Per secoli, la narrazione dominante ha alimentato una convinzione tanto radicata quanto infondata: le donne sarebbero più emotive degli uomini, e questa presunta fragilità le renderebbe meno adatte ai ruoli decisionali o di potere. Si tratta di un pregiudizio antico, che ha trovato riflesso nel linguaggio quotidiano, nei manuali aziendali e persino nelle politiche di gestione delle risorse umane. Ma cosa accadrebbe se fosse vero il contrario? Ovvero, al contrario, se i maschi non sanno gestire le emozioni? Cosa succede se la scienza, finalmente, restituisce dignità e complessità alla questione? Un recente studio pubblicato dalla Harvard Business School, in collaborazione con il National Bureau of Economic Research, ribalta clamorosamente il paradigma: a quanto pare, sul lavoro, sono gli uomini a lasciarsi guidare più spesso dalle emozioni. E le implicazioni di questa scoperta non sono solo accademiche.
Uomini più impulsivi, donne più razionali: cosa dice la ricerca
Lo studio, che ha coinvolto oltre 10.000 professionisti in diversi settori economici, ha analizzato il comportamento decisionale in situazioni di pressione emotiva. Emergono dati sorprendenti: in presenza di feedback negativi, come critiche o momenti di tensione interpersonale, gli uomini tendono a reagire in modo più impulsivo, adottando strategie difensive o evitanti. Le donne, al contrario, mostrano una maggiore capacità di regolare le proprie emozioni, mantenendo un approccio razionale e orientato alla risoluzione dei problemi. A livello neurologico, questi comportamenti sembrano riflettere differenze nella gestione del cortisolo, l’ormone dello stress, e nella reattività dell’amigdala, il centro cerebrale legato alla risposta emotiva. Non si tratta, quindi, di semplici tendenze culturali, ma di pattern osservabili su larga scala.
Un pregiudizio che fa male a tutti, non solo alle donne
L’idea che le donne siano troppo emotive per occupare posizioni di comando ha rappresentato per decenni una barriera invisibile ma solida nelle carriere femminili. Il danno, però, non si ferma qui. Gli uomini, incasellati in un ideale di razionalità e controllo, si trovano spesso privati degli strumenti per gestire in modo sano le proprie emozioni, contribuendo a un ambiente lavorativo più teso, conflittuale e meno produttivo. Secondo uno studio dell’American Psychological Association, le aziende che favoriscono una cultura dell’intelligenza emotiva – a prescindere dal genere – registrano un incremento significativo nella collaborazione tra team e nella soddisfazione professionale. Abbattere il mito dell’irrazionalità femminile significa, dunque, liberare entrambi i generi da un copione obsoleto e dannoso.

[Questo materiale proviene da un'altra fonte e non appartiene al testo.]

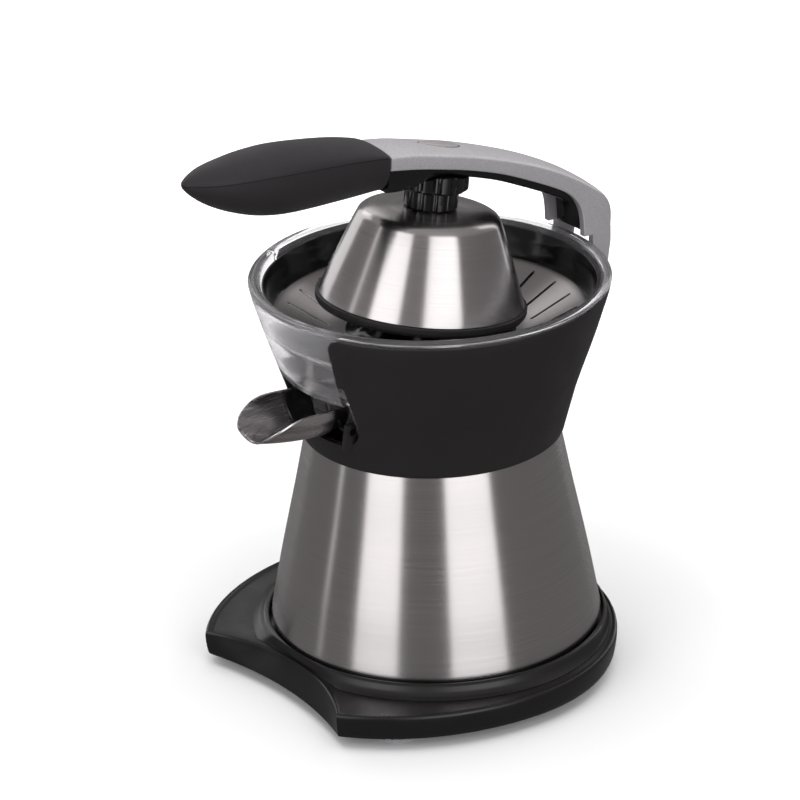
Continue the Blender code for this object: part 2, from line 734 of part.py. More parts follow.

Le radici culturali del mito: una costruzione storica
Per comprendere appieno la portata di questo cambiamento, è necessario risalire alle origini del pregiudizio. Fin dall’antichità, la donna è stata associata al corpo, all’istinto, alla ciclicità della natura, mentre l’uomo ha incarnato il logos, la razionalità, l’astrazione. Questa dicotomia ha avuto conseguenze durature: nel pensiero aristotelico, nella filosofia cristiana, nella psicoanalisi freudiana. Il Novecento ha cercato di scardinare questi modelli, ma tracce profonde restano incise nella cultura manageriale contemporanea. Il merito dello studio di Harvard non è solo scientifico, bensì culturale: offre un’arma per disinnescare una narrazione ingiusta, aprendo la strada a una lettura più autentica della diversità emotiva, come risorsa e non come limite.
Verso un nuovo paradigma emotivo nel mondo del lavoro
Il passo successivo, ora, è trasformare i dati in prassi. La sfida che attende aziende, università e istituzioni è creare ambienti professionali dove l’intelligenza emotiva sia riconosciuta, valorizzata e formata. Questo non significa attribuire alle donne un primato morale, ma riconoscere la pluralità delle competenze emotive, superando modelli binari e gerarchici. Diversi programmi di leadership inclusiva – come quelli promossi dalla London School of Economics e da McKinsey & Company – stanno già lavorando in questa direzione, con risultati tangibili in termini di performance e innovazione. Il futuro del lavoro non può essere costruito su stereotipi: è tempo di riformulare l’equilibrio tra mente ed emozione, in chiave davvero equa e umana.